Monday, May 14, 2012

Dwarf Bullying in Prehistoric Cyprus

Modern dwarf hippo baby.
Delicious in stews and on kabobs.
The mega fauna (large animals) that were present during the end of the last ice age simply died out. There has been extensive debate over their extinction. Some claim that climate change led to the extinction, while others maintain that human activity was responsible. This can be split relatively down the middle between your average FOX inundated Republican and CNN-devotee Democrat in America. However, in scientific circles the argument is slightly more nuanced, often depending on where the funding is coming from. I joke. I kid. It has nothing to do with financial backers... ... ...
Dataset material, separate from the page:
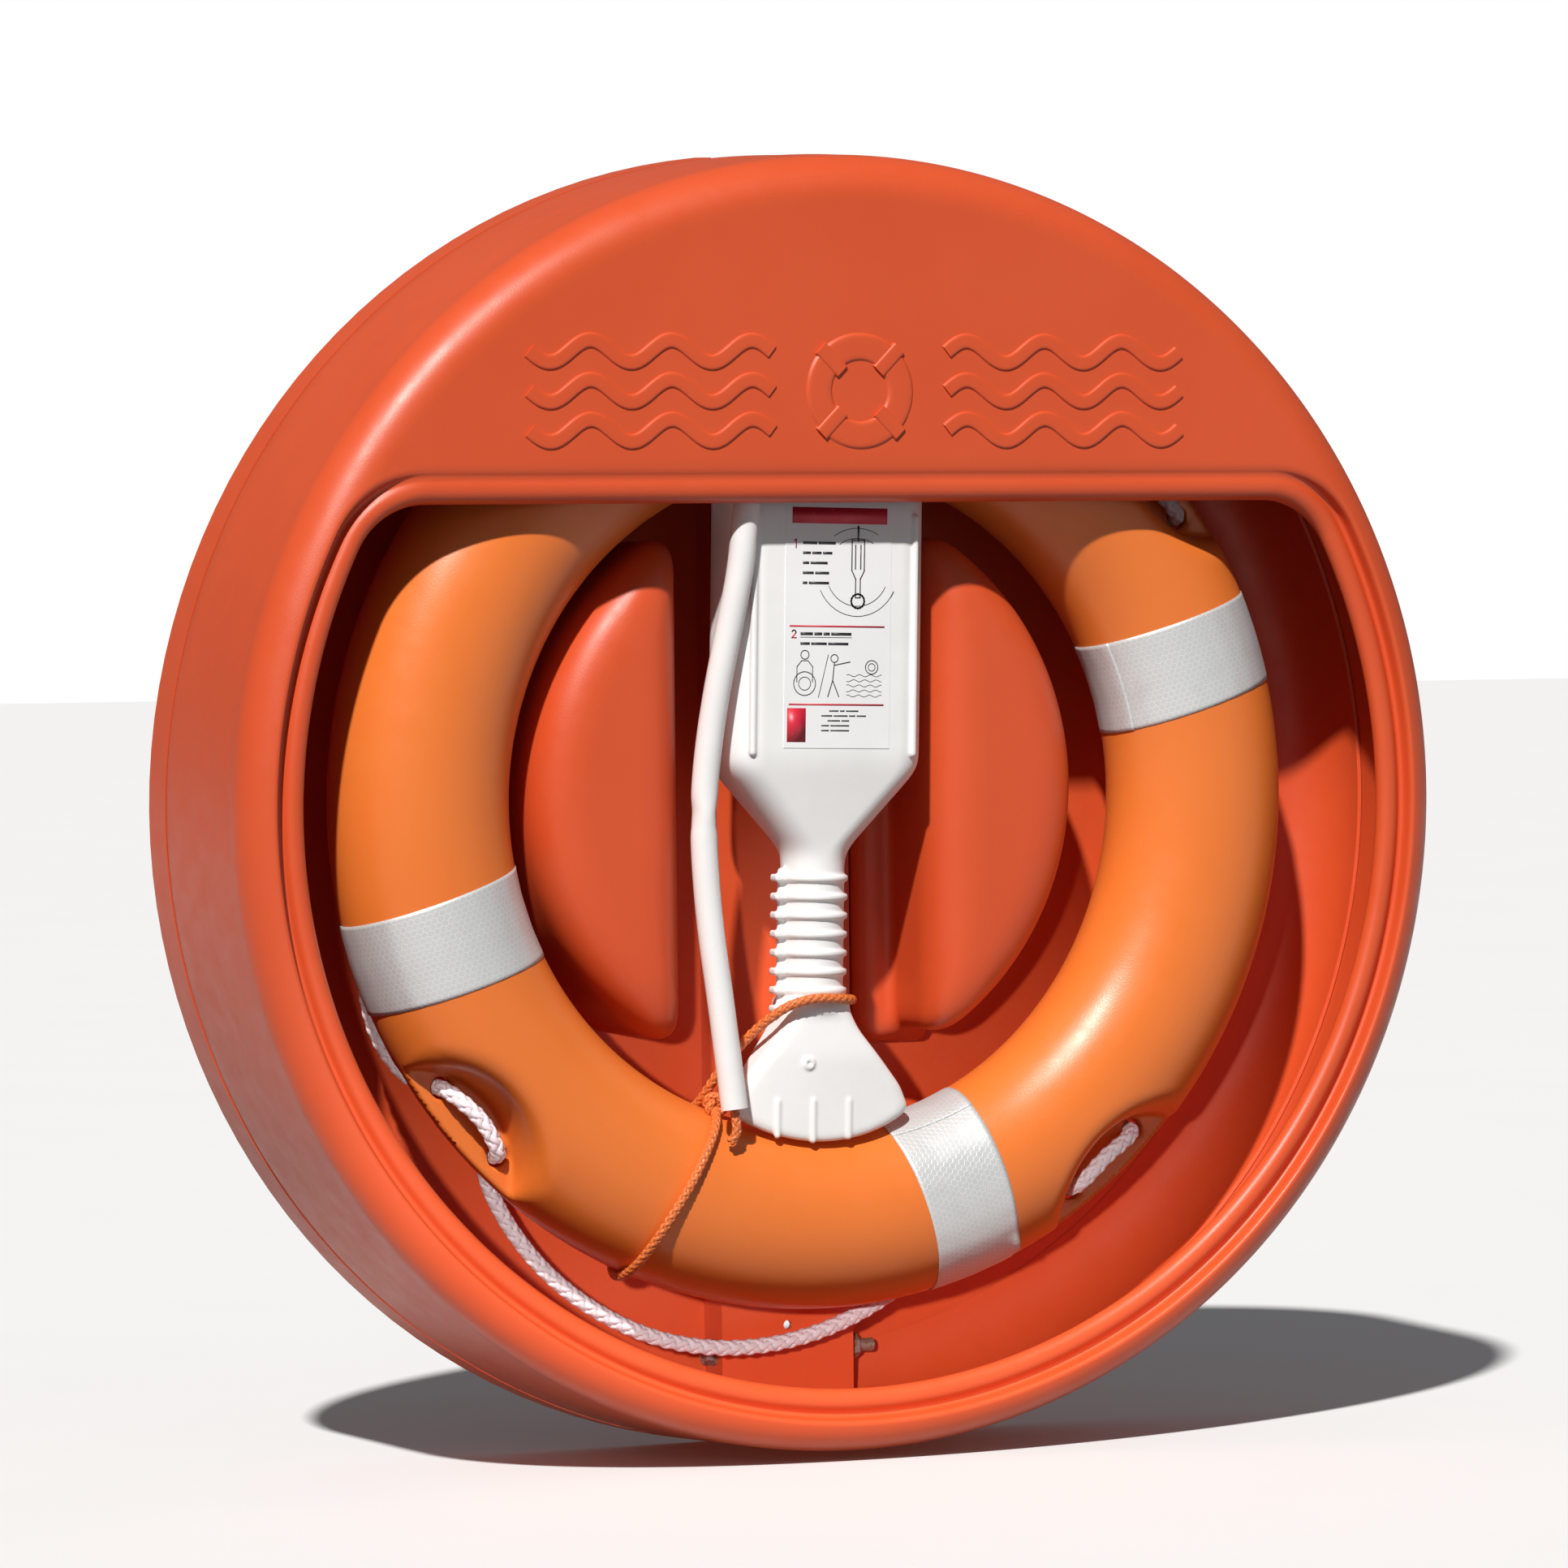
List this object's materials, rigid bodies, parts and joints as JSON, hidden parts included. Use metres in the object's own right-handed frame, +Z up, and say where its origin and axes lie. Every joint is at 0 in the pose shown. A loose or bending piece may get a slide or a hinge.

I needed that triple ellipse to move on.

Anywho, we'll talk about both the Aceramic and Ceramic Neolithic cultures of Cyprus during the Neolithic podcasts (which are written, but not recorded as of yet). Traditionally, the Aceramic culture is considered the oldest culture of the area. This Aceramic culture is supposed to have arrived in Cyprus from somewhere in the Levant during the Holocene, after the Pleistocene animals of Cyprus had died out. Basically, scientists have always assumed that human beings never had any contact with the pygmy species that inhabited the island during the Pleistocene geological epoch. However, I just read an article by Alan H. Simmons entitled The First Humans and Last Pygmy Hippopotami of Cyprus. In the article, Simmons argues that the Aceramic site at Akrotiri Aetokremnos, settled around 10,000 BC, actually contains remains of both human beings and the pygmy hippopotamus in a way that shows contact between the two.

A lot of effort has gone into studying the extinction of the mega fauna all over the world during the last Ice Age. Basically people want to know if the Mammoth and his Ice Age giant buddies were wiped out by man or by natural causes. Simmons notes that pinpointing exact extinctions on humans has been difficult, but when it has it was usually associated with farming groups, rather than hunter-gatherer groups. But, on islands, pointing to human activity as a direct cause of extinction for an animal is easier to prove. Cyprus now might prove just that thing and rework what we know about the earliest human inhabitants of Cyprus.

The research that was gathered at Akrotiri Aetokremnos, if true, has to change the way we think about the population of the Mediterranean isles. First, its early date pushes the settlement back out of the Neolithic, past the Mesolithic and into the late Paleolithic. This alone would be fairly intriguing to certain types of folks. But, for the vast majority of us, who are constantly being inundated with anti-bullying messages nowadays, the interesting bits is what those meanies did to the pygmy hippo and dwarf elephants!

Drawing of a dwarf elephant on Sicily, which was
comparable to their Cypriot cousins. That's a fox to
the right for size purposes.
Both the dwarf elephant and the dwarf hippopotamus got to Cyprus during a period when the Strait of Gibraltar was actually a land bridge between Spain and North Africa. This created in essence a large pool. When the weather stayed dry for a long period, the Mediterranean Sea dried up creating a giant empty bowl with little pockets of water that were probably like the Dead Sea today. This allowed giant elephants and hippopotami to roam the basin. But when the weather got wetter and Sea levels rose a bit, the pool filled back up, trapping animals on what were suddenly islands. On a side note, it was for this reason that the Suez Canal was created, just incase the Mediterranean was ever to dry up again, we could let in water from the Indian Ocean. So Cyprus (and other little islands like Crete, Sicily, Sardinia and Corsica) had these mega mammals on them. The mammal developed insular dwarfism and shrunk down to like 2% of their big cousin's size. That's when men showed up on Cyprus and started to bully them. The bullying (as well as the presumed consumption of the little guys) led to animals dying out rapidly. I just can't imagine eating something as cute as pictured in the top left corner. But, to each their own. Gotta run, I'm about to overcook my Veal Saltimbocca!